In [4]:
# add a spark session
from pyspark.sql import SparkSession

spark = SparkSession.builder.appName("example").getOrCreate()
from pyspark.sql import DataFrame
from pyspark.sql.functions import col
from pyspark.sql.window import Window


def calculate_percentage_rank(
    df: DataFrame, key_column: str, duration_column: str
) -> DataFrame:
    """
    Calculate the percentage rank of the duration column for each key in the DataFrame.

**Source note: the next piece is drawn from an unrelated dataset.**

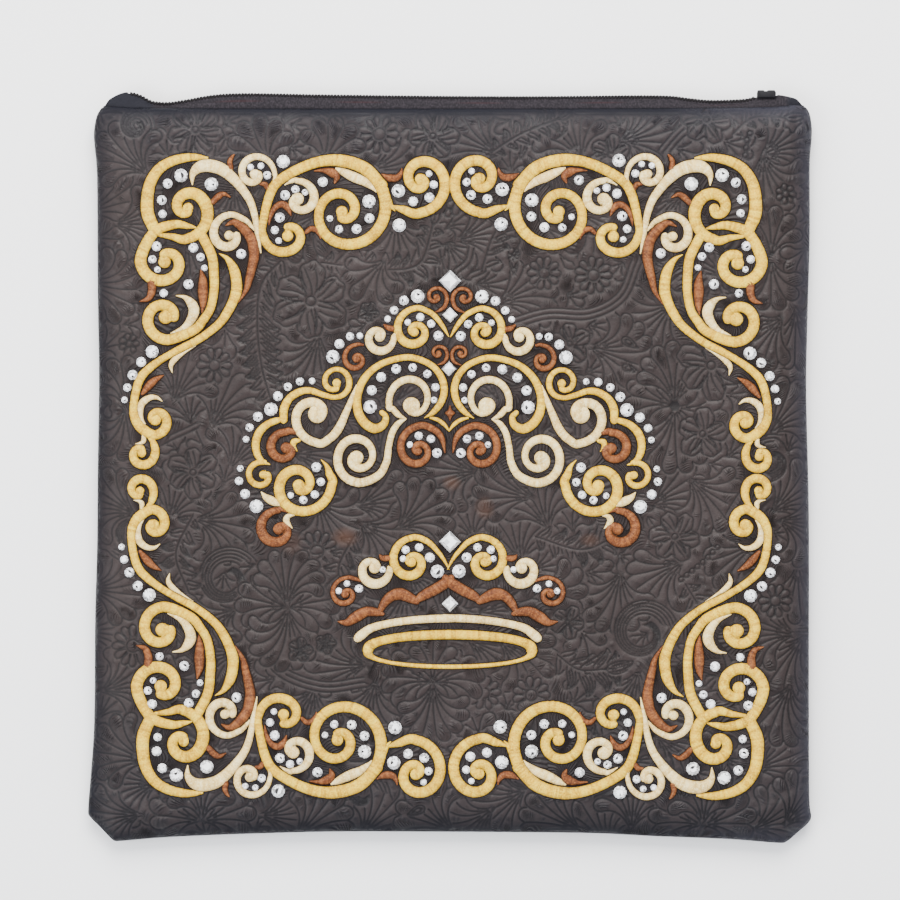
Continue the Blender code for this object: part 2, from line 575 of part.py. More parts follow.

    :param df: Input DataFrame containing the data.
    :param key_column: Name of the key column (e.g., CASE_KEY).
    :param duration_column: Name of the duration column (should be of float type).
    :return: DataFrame with an additional column 'Percentage_Rank' indicating the rank of the duration.
    """
    # Window specification for ranking the durations
    window_spec = Window.orderBy(col(duration_column))

    # Rank the durations (ascending order, lower duration gets higher rank)
    df = df.withColumn("Duration_Rank", col(duration_column).asc().over(window_spec))

    # Calculate the maximum rank value
    max_rank = df.selectExpr(f"max(Duration_Rank) as max_rank").collect()[0]["max_rank"]

    # Calculate percentage rank
    df = df.withColumn(
        "Percentage_Rank",
        100 * (1 - ((col(duration_column).desc().over(window_spec)) / max_rank)),
    )

    return df